Film:Stella Dallas Director: King Vidor Performers: Barbara Stanwyck, Anne Shirley, Barbara O’Neill, John Boles Breed featured: Great Dane Production information: Samuel Goldwyn Mayer, 1937 (USA)
Stella Dallas is a classic maternal melodrama whose title character is a small-town beauty (Barbara Stanwyck) who marries “up” when she captures the attention of high-class factory manager, Stephen. Though their romance quickly cools, Stella discovers new passion and complete fulfillment in raising their daughter, Laurel. Trouble hits in Laurel’s teenage years when the tightly-knit mother-daughter duo is forced to confront the social reality that culture and refinement are not so easily gained, at least not without sacrifice. The stakes become more serious when Stephen reignites a long-dormant affair with a wealthy widow whom he knew from his elite past.
There are all kinds of dramatic tensions at work in this film that I’m not going to lay out here since a great number of notable feminist film scholars have covered it with far more eloquence and depth than I will attempt on this blog. But nobody talks about the dog, since his appearance is so brief that it barely merits a mention unless you’re looking for it. As a deliberate prop in an emotionally wrought film, the Dane is a good example of how the figure of the dog is deployed for full symbolic potency.
When Laurel goes to visit her father and his new lover for the first time, the giant dog is used to mark social class and difference in no uncertain terms. When Michael the Great Dane (as he is called, by name, in the film) gallops down the winding staircase to greet Laurel, his presence instantly confirms this home as THE domestic fantasy that only money can buy.

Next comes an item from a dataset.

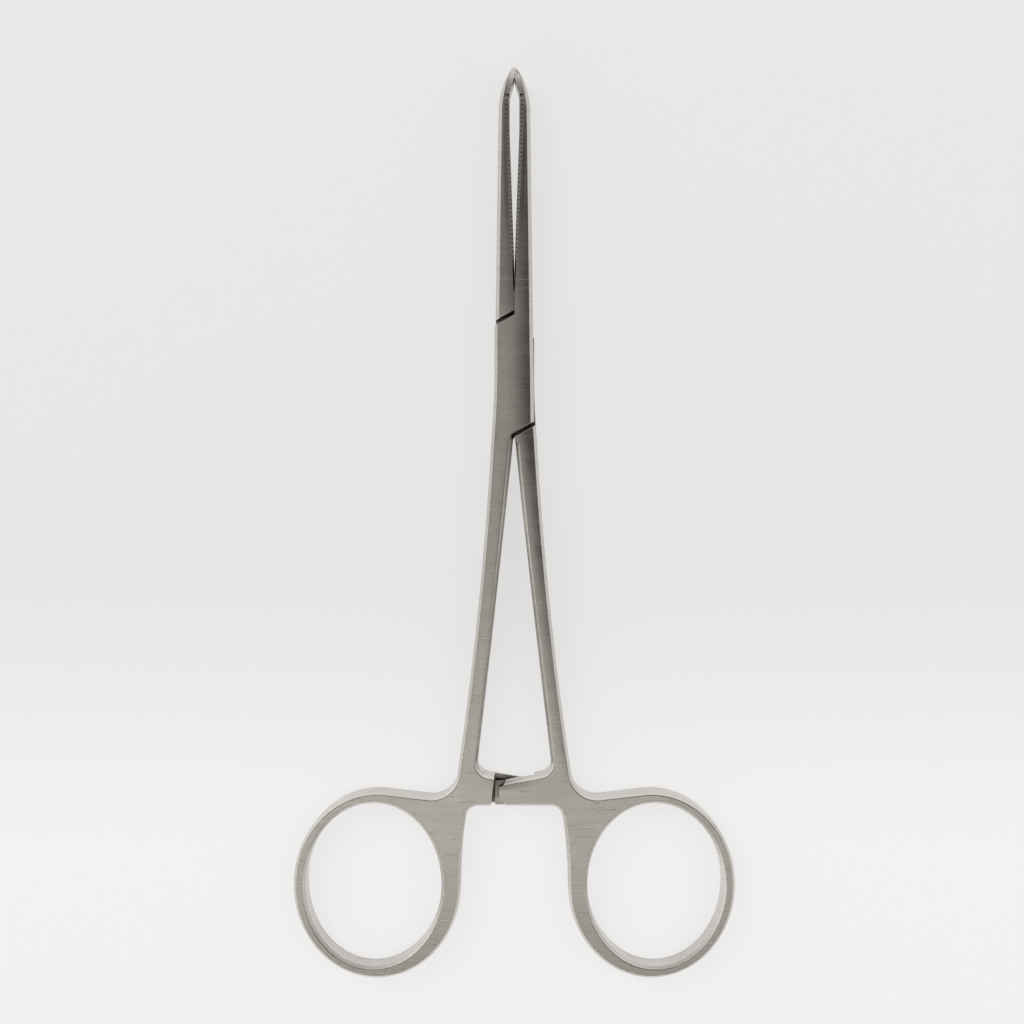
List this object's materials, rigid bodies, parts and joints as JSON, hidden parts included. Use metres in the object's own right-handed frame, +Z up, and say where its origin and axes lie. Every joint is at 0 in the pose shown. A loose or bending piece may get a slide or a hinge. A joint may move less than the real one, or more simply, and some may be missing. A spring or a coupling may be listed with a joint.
{
  "type": "hemostat forceps",
  "caption": "Straight box-lock hemostat forceps with serrated jaws, hooked tips, two finger rings and a ratchet between the shanks.",
  "frame": {"origin": "on the pivot axis, at the underside of the box lock, on which the instrument lies", "axes": "+X across the finger rings, +Y from the rings to the tips, +Z up through the instrument's thickness"},
  "size_m": [0.0678, 0.1399, 0.0044],
  "materials": {
    "arm_steel": "satin",
    "pin_steel": "ground flush"
  },
  "bodies": {
    "box_arm": {"box_arm": "arm_steel", "pivot_pin": "pin_steel"},
    "inner_arm": {"inner_arm": "arm_steel"}
  },
  "joints": [
    {"name": "box_lock", "type": "hinge", "parent": "box_arm", "child": "inner_arm", "pos_m": [0, 0, 0.0022], "axis": [0, 0, 1], "range_deg": [0, 60]}
  ]
}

I literally groaned when I saw the Dane… He was the icing on the cake, the one “excess” that sets this mansion irreversibly apart from the humble, small-town apartment that Laurel shares with her mother. Not only is this family wealthy enough to keep a dog, he is uselessly large (jumping onto the teenaged girl for emphasis), at complete leisure to be friendly (showing no reticence towards this stranger, he doesn’t even need to do any “work” as might befit a dog of his stature), and absorbed into the family as one of its own by dint of having such a humanized name. This is a household that is so ready to provide for others, they’ve even got room for multiple servants and a goofy dog that serves no purpose other than to love and be loved. Surely it’d take no effort to absorb a charming, refined young lady as well?
Knowing, or at least suspecting all the work that would go into raising such a beast, and the virtues and resources that such a task would demand, the Great Dane is an efficacious reminder that Stella Dallas, for all her maternal warmth, could never offer her daughter a home with such luxuries — as the dog is considered in this film.